No existe noción más manoseada que aquella de clase política; solo la de "los políticos" le gana en esta dudosa reputación. Suena a paradoja: la última vez que hubo una revaluación de estas nociones fue durante el período de Pinochet; los mismos ataques a los "señores políticos" tendieron a revitalizar la idea de la política y los políticos (clase política no era moneda corriente entonces) entre quienes llegaron a sentir nostalgia por la democracia perdida o que estaban encolerizados con el régimen.
En cambio, tres décadas con una combinación de prosperidad y regularidad institucional han arrinconado a la clase política como casta de zánganos o pícaros que se soporta pero no se respeta. Las elecciones de alcaldes y las presidenciales se salvan un tanto del oprobio, todo muy pasajero. La apreciación no va dirigida a ellos, los señores políticos, sino a otras instituciones, aunque a todos parece llegar con ritmo cada vez más amenazante el signo de la condena, a veces con ademán circense. Uno se cerciora de una antigua observación sobre la política participativa, aquella que depende del interés de los ciudadanos, de que el rigor de la escasez de bienes y placeres es necesario para despertar la energía vital requerida para participar en la vida pública, no por interés personal -eso sería efectuar un trámite-, sino por ese interés que puede que no se contradiga con el personal, privado, pero que va más allá. Todo lo que se formula en un sentido universal se manipulará por un tiempo; después escapa de la soberanía personal. Paradoja: no es la pobreza la que origina la indiferencia por la política, sino la prosperidad.

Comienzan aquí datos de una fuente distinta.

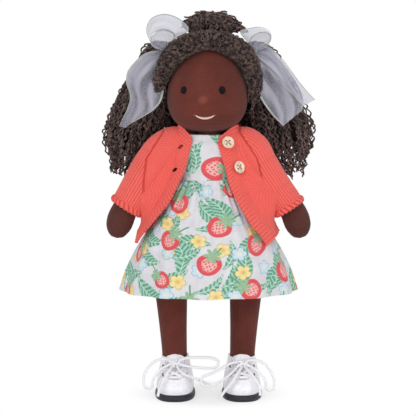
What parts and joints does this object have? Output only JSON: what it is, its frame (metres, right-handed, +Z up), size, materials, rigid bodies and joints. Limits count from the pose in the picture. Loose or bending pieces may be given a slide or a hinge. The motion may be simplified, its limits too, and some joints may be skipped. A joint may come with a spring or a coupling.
{
  "type": "rag doll",
  "caption": "Soft cloth doll that stands in lace-up shoes, in a printed cotton dress and an open knitted cardigan, with long curly yarn hair tied in ribbon bows.",
  "frame": {"origin": "on the floor, midway between the shoes and under the middle of the doll's outline", "axes": "+Z up, the doll faces -Y, and her left side is +X"},
  "size_m": [0.214, 0.132, 0.3856],
  "materials": {
    "skin": "matt brushed cotton knit",
    "stuffing": "loose fibre",
    "cotton": "plain woven cotton, printed all over with flowers and leaves",
    "knit": "soft matt knitted yarn",
    "wood": "pale, smooth, satin",
    "red_thread": "sewing thread",
    "black_thread": "satin embroidery thread",
    "white_thread": "embroidery thread",
    "hair": "curly boucle yarn",
    "ribbon": "sheer crisp organza",
    "elastic": "covered elastic",
    "patent": "glossy white coated",
    "sole": "dark, semi-matt",
    "lace": "woven cotton"
  },
  "bodies": {
    "torso": {"torso_cover": "skin", "torso_stuffing": "stuffing", "dress_bodice": "cotton", "dress_skirt": "cotton", "cardigan_back": "knit", "cardigan_left_front": "knit", "cardigan_right_front": "knit", "button_upper": "wood", "button_lower": "wood", "button_thread_upper": "red_thread", "button_thread_lower": "red_thread"},
    "neck": {"neck": "skin"},
    "head": {"head_cover": "skin", "head_stuffing": "stuffing", "eye_left": "black_thread", "eye_right": "black_thread", "mouth": "white_thread", "hair_cap": "hair", "hair_front_roll": "hair", "hair_topknot": "hair", "hair_tie": "elastic", "hair_left_locks": "hair", "hair_right_locks": "hair", "hair_back_locks": "hair", "left_bow_ribbon": "ribbon", "left_bow_knot": "ribbon", "right_bow_ribbon": "ribbon", "right_bow_knot": "ribbon"},
    "left_arm": {"left_arm_cover": "skin", "left_arm_stuffing": "stuffing", "left_sleeve": "knit"},
    "right_arm": {"right_arm_cover": "skin", "right_arm_stuffing": "stuffing", "right_sleeve": "knit"},
    "left_leg": {"left_leg_cover": "skin", "left_leg_stuffing": "stuffing", "left_shoe_sole": "sole", "left_shoe_vamp": "patent", "left_shoe_quarters": "patent", "left_shoe_tongue": "patent", "left_lace_crossing": "lace", "left_lace_outer_loop": "lace", "left_lace_inner_loop": "lace", "left_lace_outer_tail": "lace", "left_lace_inner_tail": "lace"},
    "right_leg": {"right_leg_cover": "skin", "right_leg_stuffing": "stuffing", "right_shoe_sole": "sole", "right_shoe_vamp": "patent", "right_shoe_quarters": "patent", "right_shoe_tongue": "patent", "right_lace_crossing": "lace", "right_lace_outer_loop": "lace", "right_lace_inner_loop": "lace", "right_lace_outer_tail": "lace", "right_lace_inner_tail": "lace"}
  },
  "joints": [
    {"name": "neck_nod", "type": "hinge", "parent": "torso", "child": "neck", "pos_m": [0, 0, 0.258], "axis": [1, 0, 0], "range_deg": [-8, 12], "deforming": ["hair_left_locks", "hair_right_locks", "hair_back_locks"]},
    {"name": "head_turn", "type": "hinge", "parent": "neck", "child": "head", "pos_m": [0, 0, 0.276], "axis": [0, 0, 1], "range_deg": [-35, 35], "deforming": ["hair_left_locks", "hair_right_locks", "hair_back_locks"]},
    {"name": "left_shoulder", "type": "hinge", "parent": "torso", "child": "left_arm", "pos_m": [0.038, 0, 0.252], "axis": [-1, 0, 0], "range_deg": [-20, 100], "deforming": ["cardigan_back", "cardigan_left_front", "hair_left_locks", "left_bow_ribbon"]},
    {"name": "right_shoulder", "type": "hinge", "parent": "torso", "child": "right_arm", "pos_m": [-0.038, 0, 0.252], "axis": [-1, 0, 0], "range_deg": [-20, 100], "deforming": ["cardigan_back", "cardigan_right_front", "hair_right_locks", "right_bow_ribbon"]},
    {"name": "left_hip", "type": "hinge", "parent": "torso", "child": "left_leg", "pos_m": [0.039, 0, 0.1482], "axis": [-1, 0, 0], "range_deg": [-15, 90], "deforming": ["dress_skirt", "cardigan_left_front", "left_lace_inner_loop", "right_lace_inner_loop", "right_lace_inner_tail"]},
    {"name": "right_hip", "type": "hinge", "parent": "torso", "child": "right_leg", "pos_m": [-0.039, 0, 0.1482], "axis": [-1, 0, 0], "range_deg": [-15, 90], "deforming": ["dress_skirt", "cardigan_right_front", "left_lace_inner_loop", "right_lace_inner_loop", "right_lace_inner_tail"]}
  ]
}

Comúnmente, uno se frustra por las movilizaciones estudiantiles por temas casi siempre pueriles, porque no hay relación entre estos y la intensidad de la paralización y tomas que socavan el espíritu mismo de la vida universitaria (todavía no entiendo el estatus ontológico del hecho que el año pasado provocó la toma por meses de la Facultad de Derecho más antigua del país), aunque estoy consciente de que pequeñas ondas, por acumulación, pueden provocar grandes cataclismos; en realidad son las incitaciones las que desencadenan las convulsiones cuyo origen es después mirado como incomprensible, si creemos con ingenuidad que los seres humanos actúan siempre de manera racional. Estamos ante una marea de exigencias -no solo de los estudiantes- que se suman en innumerables causas, y que jamás se agotarán. Al mismo tiempo llama la atención que se suponen todas de extrema urgencia, y casi con ritualidad se desvanecen los fines de semana, en vacaciones y en los veranos.
¿Estamos condenados a jugar un retorno incesante de la ruleta rusa? Puede tener un lado positivo. Porque los partidos políticos no provocan mucho entusiasmo y por descuido propio han abandonado la formación de la juventud en el interés público. De ahí que esas abigarradas series de pequeñas y grandes rebeldías, aun en sus absurdos, podrían ser una vía por la cual al menos a una parte de la juventud le conmueva el sabor y el sentido de lo público, y la experiencia de cómo vincular los fines y finalidades con lo posible, el gran arte de las organizaciones humanas al momento de pensar qué los sostiene, qué los vincula, cuánto dependen de ellas y qué pueden ellos aportar a su mejoramiento.
Se requiere, eso sí, de una apertura a la más sencilla de las verdades, que se debe ir más allá del rugido de las demandas, entre viscerales y afectadas, y relacionarlas con esa medida que une lo permanente y lo que cambia. Creer que todo comienza el día de hoy es la mayor de las inmovilidades que pueda haber.